I think we are stalled on the security implications for turning on compression for all dynamic content. It's easy to enable it in NGINX; the question is whether we've done enough to mitigate possible attacks.
Disabling third-party cookies is the most effective solution that I know of. Second is disabling compression, which helps mitigate BREACH but not HEIST, and is not practical IMHO. Although, could it become a configurable option for on-prem?
Considering we don't use third-party cookies on GitLab.com, and we've deployed the built-in rails BREACH defence mechanisms is the security group willing for us to go ahead with compressing HTML responses on GitLab.com?
This will make a big difference to performance on GitLab.com.
Thanks from my side too, this would make me as FE engineer very happy. This would be definitely a huge performance boost. All my measurements and tools tell me at the moment that compression and image resizing would be the biggest performance improvements that are available and would outweigh any programmatic frontend improvement that we could do by a big factor. Especially also compressing JSON responses would definitely help there.
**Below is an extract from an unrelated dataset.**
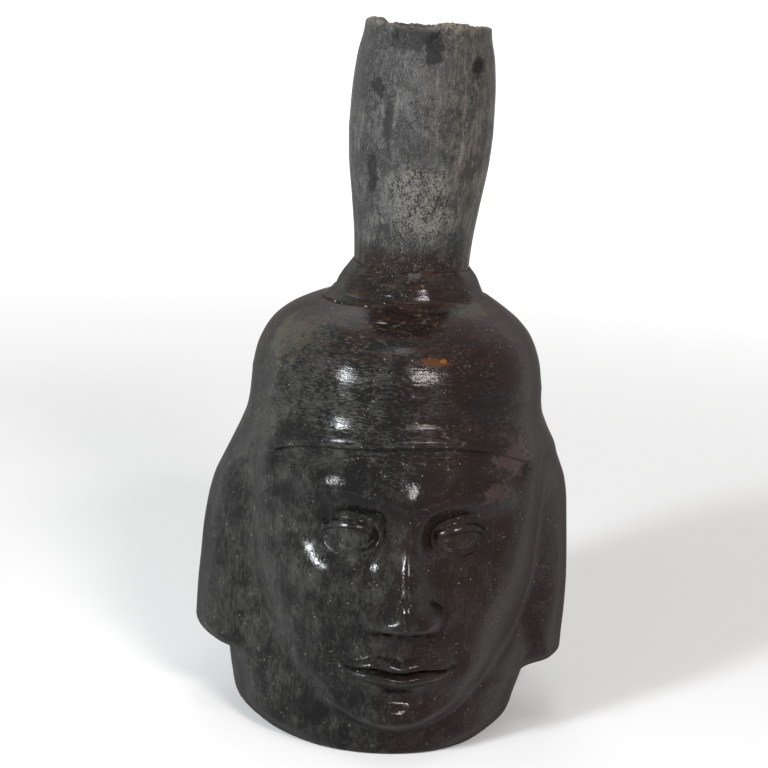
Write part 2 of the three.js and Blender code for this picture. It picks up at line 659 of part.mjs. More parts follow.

So the earlier we can get this the better it would be.
My understanding here is that we are looking to do this just on .com or will we be shipping this in the omnibus package?
Do we need to consider the impact on self-hosted customers as well @timzallmann? If so, can you make sure your security assessment mentions if it's applicable for self-hosted or not, and what we expect there.
I believe the BREACH attack would also affect self-hosted.
For now since there's no industry standard or best practice for resolving this, let's accept this risk and move forward with adding compression. We can revisit it once further developments on BREACH and HEIST have been made.
In the meantime, I think we should approach a simpler solution for mitigating both BREACH and HEIST by using same-site cookies. Though only Chrome and Firefox currently support it , it should be a small, effective step in the right direction considering the web browser market share.